Water Quality Assessment and Monitoring Study
The study’s Synthesis Report presents many of the findings from the more detailed documents, including these:
Some long-term water quality trends show improvements – even as our region has grown. Our region’s water quality investments over the last 40 years have paid off.
- Less bacteria that can make people sick.
- Fewer nutrients that can cause toxic algae blooms.
- More dissolved oxygen for fish to breath.
There is more to do to achieve water quality goals.
- Water temperature is getting warmer, which is worse for fish.
- Even with the long-term improvements, water does not always meet state water quality standards for bacteria, dissolved oxygen, temperature or human health standards for banned industrial chemicals called PCBs.

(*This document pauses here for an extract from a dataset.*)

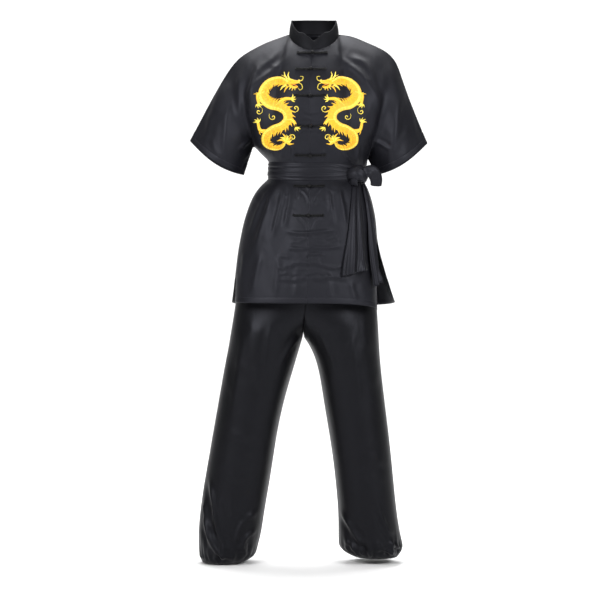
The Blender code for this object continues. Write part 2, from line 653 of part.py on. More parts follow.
def build_waist(quarters, normals, collection):
    """The sash's band round the jacket, and the trousers' waistband inside it."""
    points, outward, count = waist_ring(quarters, normals, SASH_ROWS)
    rows = len(SASH_LIFT)
    turn = 2 * math.pi * PLEAT_WAVES / count
    fullness = [1 + PLEAT_CHANGE * math.sin(turn * n) for n in range(count)]
    inner = {key: points[key] + outward[key] * LAID_GAP for key in points}
    outer = {
        (r, n): inner[r, n] + outward[r, n] * SASH_LIFT[r] * fullness[n]
        for r, n in points
    }
    cloth = material("sash_band", SASH_SATIN, SASH_ROUGHNESS)
    wall("sash_band", outer, inner, ring_cells(rows, count), cloth, collection)

    level = {key: unit(outward[key] * np.array([1.0, 1.0, 0.0])) for key in points}
    depth = SATIN_WALL + 2 * SEAM_STEP
    band = {(r, n): points[r, n] - level[r, n] * depth for r, n in points if r < WAISTBAND_ROWS}
    inside = {key: band[key] - level[key] * WAISTBAND_WALL for key in band}
    cells = ring_cells(WAISTBAND_ROWS, count)
    cloth = material("waistband", TROUSER_SATIN, TROUSER_ROUGHNESS)
    wall("waistband", band, inside, cells, cloth, collection)
    return [band[0, n] - level[0, n] * SEAM_STEP for n in range(count)]


def leg_point(face, side, leg, share):
    """Point of a leg's section; share runs from the side seam (0) to the middle seam or inseam (1)."""
    x_out, x_in = (leg.right_out, leg.right_in) if side == RIGHT else (leg.left_out, leg.left_in)
    rise = min(1.0, max(0.0, (leg.z - CROTCH_Z) / RISE_CURVE)) ** RISE_POWER
    last = math.pi - math.pi / 2 * rise
    reach = (x_in - x_out) / (1 + abs(math.cos(last)) ** LEG_ROUND if last > math.pi / 2 + 1e-6 else 1.0)
    angle = last * share
    bow = math.copysign(abs(math.cos(angle)) ** LEG_ROUND, math.cos(angle))
    depth = leg.front if face == FRONT else leg.back
    return np.array([x_out + reach * (1 - bow), face * depth * abs(math.sin(angle)) ** LEG_ROUND, leg.z])


def ankle_point(face, side, share, z):
    x, y = ANKLE_CENTRE[side]
    angle = math.pi * share
    return np.array([
        x + side * ANKLE_HALF[0] * math.cos(angle), y + face * ANKLE_HALF[1] * math.sin(angle), z
    ])


def trouser_quarter(face, side, waist_edge):
    """Outer points of one trouser panel, keyed (row, column) from the waist and the side seam."""
    quarter = len(waist_edge) // 4
    order = ((FRONT, RIGHT), (FRONT, LEFT), (BACK, LEFT), (BACK, RIGHT))
    first = order.index((face, side)) * quarter
    edge = [waist_edge[(first + n) % len(waist_edge)] for n in range(quarter + 1)]
    if (face, side) in ((FRONT, LEFT), (BACK, RIGHT)):
        edge.reverse()
    level = LEGS[0].z
    points = {}
    for j in range(LEG_COLUMNS + 1):
        share = j / LEG_COLUMNS
        top = along(edge, share)
        points[0, j] = top - np.array([0.0, 0.0, SEAM_STEP - SEAM_PULL])
        for i, leg in enumerate(LEGS):
            point = leg_point(face, side, leg, share)
            fade = max(0.0, 1.0 - (level - leg.z) / WAIST_BLEND)
            point[2] += fade * (top[2] - WAIST_LEVEL)
            points[i + 1, j] = point
        last = points[len(LEGS), j]
        for i, roll in enumerate(HEM_ROLL):
            z = HEM_LOWEST[side] + roll.height
            ring = ankle_point(face, side, share, z)
            point = ring * (1 - roll.share) + last * roll.share
            gather = GATHER_DEPTH * (1 if j % 2 else -1) * (1 - (1 - GATHER_LEAST) * roll.share)
            away = unit(np.array([point[0] - ANKLE_CENTRE[side][0], point[1] - ANKLE_CENTRE[side][1], 0.0]))
            last_row = i == len(HEM_ROLL) - 1
            point = point + away * (0.0 if last_row or j in (0, LEG_COLUMNS) else gather)
            points[len(LEGS) + 1 + i, j] = np.array([point[0], point[1], z])
    return points


def build_trousers(waist_edge, collection):
    quarters = {(f, s): trouser_quarter(f, s, waist_edge) for f in (FRONT, BACK) for s in (RIGHT, LEFT)}
    quarters = crease(quarters, LEG_FOLDS, len(LEGS))
    mitred = mitred_normals(quarters, shared_normals(quarters))
    for (face, side), points in quarters.items():
        name = f"trouser_{'front' if face == FRONT else 'back'}_{'right' if side == RIGHT else 'left'}"
        cloth = material(name, TROUSER_SATIN, TROUSER_ROUGHNESS)
        panel(name, points, mitred, TROUSER_WALL, cloth, collection)
    for side, name in ((RIGHT, "cuff_right"), (LEFT, "cuff_left")):
        build_cuff(side, name, collection)


def build_cuff(side, name, collection):
    """The elastic casing that the leg's lower edge is gathered onto."""
    top = HEM_LOWEST[side] + HEM_ROLL[-1].height - SEAM_STEP + SEAM_PULL + CUFF_HEIGHT / 2
    count = 4 * LEG_COLUMNS // 2
    outer, inner = {}, {}
    for n in range(count):
        share = 2 * n / count
        for r, z in enumerate((top - CUFF_HEIGHT, top)):
            face, part = (FRONT, share) if share <= 1 else (BACK, 2 - share)
            ring = ankle_point(face, side, part, z)
            centre = np.array([*ANKLE_CENTRE[side], z])
            inward = unit(centre - ring)
            outer[r, n] = ring + inward * SEAM_STEP
            inner[r, n] = ring + inward * (SEAM_STEP + CUFF_WALL)
    cloth = material(name, TROUSER_SATIN, TROUSER_ROUGHNESS)
    wall(name, outer, inner, ring_cells(2, count), cloth, collection)


def surface_of(objects):
    """A search tree over the faces of some objects."""
    vertices, faces = [], []
    for obj in objects:
        base = len(vertices)
        vertices += [v.co.copy() for v in obj.data.vertices]
        faces += [[base + n for n in p.vertices] for p in obj.data.polygons]
    return BVHTree.FromPolygons(vertices, faces)


def hit(tree, origin, direction):
    """Where a straight line first meets the cloth, and the cloth's outward normal there."""
    place, normal, _, _ = tree.ray_cast(Vector(origin), Vector(direction))
    normal = np.array(normal)
    if np.dot(normal, direction) > 0:
        normal = -normal
    return np.array(place), normal


def build_frogs(tree, collection):
    """Seven frogs: a strap on each front and a ball knot over the middle line."""
    cord = material("frog", CORD_SATIN, CORD_ROUGHNESS)
    for n, z in enumerate(FROG_HEIGHTS, start=1):
        x_mid = curve_at(MIDDLE_LINE, z)
        for side, word in ((RIGHT, "right"), (LEFT, "left")):
            outer, inner = {}, {}
            for i in range(FROG_STEPS + 1):
                reach = FROG_INNER + (FROG_OUTER - FROG_INNER) * i / FROG_STEPS
                for r, dz in enumerate((-FROG_HEIGHT / 2, 0.0, FROG_HEIGHT / 2)):
                    place, normal = hit(tree, (x_mid + side * reach, -FAR, z + dz), (0, 1, 0))
                    inner[r, i] = place + normal * LAID_GAP
                    crown = FROG_THICKNESS * (1.0 if r == 1 else FROG_EDGE)
                    outer[r, i] = inner[r, i] + normal * crown
            wall(f"frog_{n}_{word}", outer, inner, quarter_cells(outer), cord, collection)
        place, normal = hit(tree, (x_mid + KNOT_ASIDE, -FAR, z), (0, 1, 0))
        place[0] = x_mid
        normal[0] = 0.0
        centre = place + normal * FROG_KNOT_RADIUS
        while tree.find_nearest(Vector(centre))[3] < FROG_KNOT_RADIUS + LAID_GAP:
            centre = centre + normal * KNOT_STEP
        bpy.ops.mesh.primitive_uv_sphere_add(segments=10, ring_count=6, radius=FROG_KNOT_RADIUS)
        ball = bpy.context.object
        ball.name = ball.data.name = f"frog_{n}_knot"
        ball.location = centre
        ball.rotation_euler = (math.pi / 2, 0.0, 0.0)
        ball.data.materials.append(cord)
        ball.data.shade_smooth()
        for holder in ball.users_collection:
            holder.objects.unlink(ball)
        collection.objects.link(ball)


def rest_on(place, out, trees, gap):
    """Raises a point along a direction to a gap over the cloth under it, if it is nearer or inside."""
    for tree in trees:
        far = place + out * PROBE
        distance = tree.ray_cast(Vector(far), Vector(-out), PROBE * 1.5)[3]
        if distance is not None and PROBE - distance + gap > 0:
            place = place + out * (PROBE - distance + gap)
    return place


def build_knot(trees, collection):
    """The sash's knot, a wrapped lump pressed against the band and the tails' upper ends."""
    bpy.ops.mesh.primitive_uv_sphere_add(segments=20, ring_count=12, radius=1.0)
    knot = bpy.context.object
    knot.name = knot.data.name = "sash_knot"
    along_way, out_way = unit(np.array(KNOT_ALONG)), unit(np.array(KNOT_OUT))
    for vertex in knot.data.vertices:
        a, b, c = vertex.co
        furrow = KNOT_FURROWS * (math.cos(5 * a + 4 * c) - 0.6 * math.cos(7 * c - 3 * a)) * max(b, 0.0)
        along_by = a * KNOT_RADII[0]
        out_by = b * (KNOT_RADII[1] if b > 0 else KNOT_RADII[1] * KNOT_BACK) + furrow
        out_by -= along_by**2 / (2 * WAIST_RADIUS)
        place = np.array(KNOT_CENTRE) + along_way * along_by + out_way * out_by
        place[2] += c * KNOT_RADII[2]
        vertex.co = Vector(rest_on(place, out_way, trees, KNOT_GAP * (1 + b)))
    face_outwards(knot.data)
    knot.data.materials.append(material("sash_knot", SASH_SATIN, SASH_ROUGHNESS))
    knot.data.shade_smooth()
    for holder in knot.users_collection:
        holder.objects.unlink(knot)
    collection.objects.link(knot)
    return knot


def build_loop(collection):
    """The short folded end that stands out of the knot's side and droops."""
    rings = []
    for n, row in enumerate(SASH_LOOP):
        centre = np.array([row.x, row.y, row.z])
        before = SASH_LOOP[max(n - 1, 0)]
        after = SASH_LOOP[min(n + 1, len(SASH_LOOP) - 1)]
        run = unit(np.array([after.x - before.x, after.y - before.y, after.z - before.z]))
        across = unit(np.cross(run, np.array([0.0, 1.0, 0.0])))
        thick = np.cross(run, across)
        ring = []
        for k in range(LOOP_SIDES):
            angle = 2 * math.pi * k / LOOP_SIDES
            place = centre + across * row.across * math.cos(angle) + thick * row.thick * math.sin(angle)
            ring.append(place)
        rings.append(ring)
    vertices = [place for ring in rings for place in ring]
    faces = [list(range(LOOP_SIDES)), [len(vertices) - 1 - k for k in range(LOOP_SIDES)]]
    for n in range(len(rings) - 1):
        for k in range(LOOP_SIDES):
            a, b = n * LOOP_SIDES + k, n * LOOP_SIDES + (k + 1) % LOOP_SIDES
            faces.append([a, b, b + LOOP_SIDES, a + LOOP_SIDES])
    cloth = material("sash_loop", SASH_SATIN, SASH_ROUGHNESS)
    return mesh_object("sash_loop", vertices, faces, cloth, collection)


def build_tail(name, rows, columns, from_side, tree, collection):
    """A hanging end of the sash, laid over the skirt with soft lengthwise folds."""
    outer, inner = {}, {}
    for i, row in enumerate(rows):
        for j in range(columns + 1):
            share = j / columns
            reach = row.inner + (row.outer - row.inner) * share
            if from_side:
                place, normal = hit(tree, (FAR, -reach, row.z), (-1, 0, 0))
            else:
                place, normal = hit(tree, (reach, -FAR, row.z), (0, 1, 0))
            wave = row.wave * TAIL_WAVE * (0.5 - 0.5 * math.cos(4 * math.pi * share))
            inner[i, j] = place + normal * (row.lift + wave)
            outer[i, j] = inner[i, j] + normal * TAIL_WALL
    cloth = material(name, SASH_SATIN, SASH_ROUGHNESS)
    return wall(name, outer, inner, quarter_cells(outer), cloth, collection)


def build_sash_ends(collection):
    """The knot, its loop and its two tails, each clear of the cloth it lies on."""
    objects = collection.objects
    skirt = surface_of([objects["jacket_front_left"], objects["jacket_back"]])
    band = surface_of([objects["sash_band"]])
    side_tail = build_tail("sash_tail_side", TAIL_SIDE, 3, True, skirt, collection)
    front_tail = build_tail("sash_tail_front", TAIL_FRONT, 8, False, skirt, collection)
    build_knot([skirt, band, surface_of([side_tail]), surface_of([front_tail])], collection)
    build_loop(collection)


def main():
    for obj in list(bpy.data.objects):
        bpy.data.objects.remove(obj, do_unlink=True)
    collection = bpy.data.collections.new("tai_chi_uniform")
    bpy.context.scene.collection.children.link(collection)
    quarters, normals = build_jacket(collection)
    build_collar(quarters, collection)
    waist_edge = build_waist(quarters, normals, collection)
    build_trousers(waist_edge, collection)
    fronts = surface_of([collection.objects["jacket_front_right"], collection.objects["jacket_front_left"]])
    build_frogs(fronts, collection)
    build_sash_ends(collection)


main()
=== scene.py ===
"""Looks of a black satin tai chi uniform in its worn, hollow form: folded satin panels with stitched hems, a
stand collar, corded frogs, a knotted sash, gold embroidery and gathered trousers.

Metres, +Z up. The front faces -Y, and the wearer's right is -X. The origin is the middle of the neck opening.
Lengths in the tables are millimetres.
"""

import math
import random
from collections import namedtuple

import bmesh
import bpy
import numpy as np
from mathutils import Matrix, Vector
from mathutils.bvhtree import BVHTree
from mathutils.kdtree import KDTree


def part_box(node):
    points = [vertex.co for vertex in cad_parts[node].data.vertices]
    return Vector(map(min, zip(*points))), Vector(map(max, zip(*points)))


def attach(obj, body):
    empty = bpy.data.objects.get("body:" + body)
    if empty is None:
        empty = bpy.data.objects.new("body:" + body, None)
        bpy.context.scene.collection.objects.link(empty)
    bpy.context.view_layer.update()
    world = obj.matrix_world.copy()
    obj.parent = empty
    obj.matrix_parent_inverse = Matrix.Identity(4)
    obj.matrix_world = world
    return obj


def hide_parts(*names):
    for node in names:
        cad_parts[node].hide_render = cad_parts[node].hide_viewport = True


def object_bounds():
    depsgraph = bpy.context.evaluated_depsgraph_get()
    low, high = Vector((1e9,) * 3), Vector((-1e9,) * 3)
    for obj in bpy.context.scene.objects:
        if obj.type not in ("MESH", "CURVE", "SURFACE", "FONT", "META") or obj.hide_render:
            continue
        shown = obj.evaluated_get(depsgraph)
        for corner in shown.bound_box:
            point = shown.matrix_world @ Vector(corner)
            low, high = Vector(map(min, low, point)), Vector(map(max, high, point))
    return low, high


bl_info = {
    "name": "Tai chi uniform",
    "version": (1, 0, 0),
    "blender": (4, 5, 0),
    "location": "View3D > Sidebar > Uniform",
    "description": "Dresses the uniform's solids in satin, cord and embroidery",
    "category": "Object",
}

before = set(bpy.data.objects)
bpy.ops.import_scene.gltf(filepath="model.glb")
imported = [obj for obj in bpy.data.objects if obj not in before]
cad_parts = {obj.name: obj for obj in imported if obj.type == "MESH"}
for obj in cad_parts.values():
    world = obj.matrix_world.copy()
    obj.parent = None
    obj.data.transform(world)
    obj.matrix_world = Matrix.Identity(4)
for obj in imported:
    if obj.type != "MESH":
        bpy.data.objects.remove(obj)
CAD_LOW, CAD_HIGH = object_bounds()

MM = 0.001
FRONT, BACK = -1, 1
RIGHT, LEFT = -1, 1
SIDES = ((RIGHT, "right"), (LEFT, "left"))
FAR = 0.5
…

- Historically contaminated sediments need to be cleaned up or contained.
Completing the CSO program will protect water quality.
- By 2030, King County and the City of Seattle are scheduled to finish CSO projects to meet state standards.
- This will reduce the amount of fecal coliform bacteria entering the water bodies by 80 percent.
- It will take more than CSO control to achieve water quality goals
Stormwater runoff and upstream watersheds carry many pollutants to the water bodies.
- Many jurisdictions are developing new stormwater rules and regulations. A regional commitment and investment to address stormwater runoff, similar to wastewater treatment, will be needed.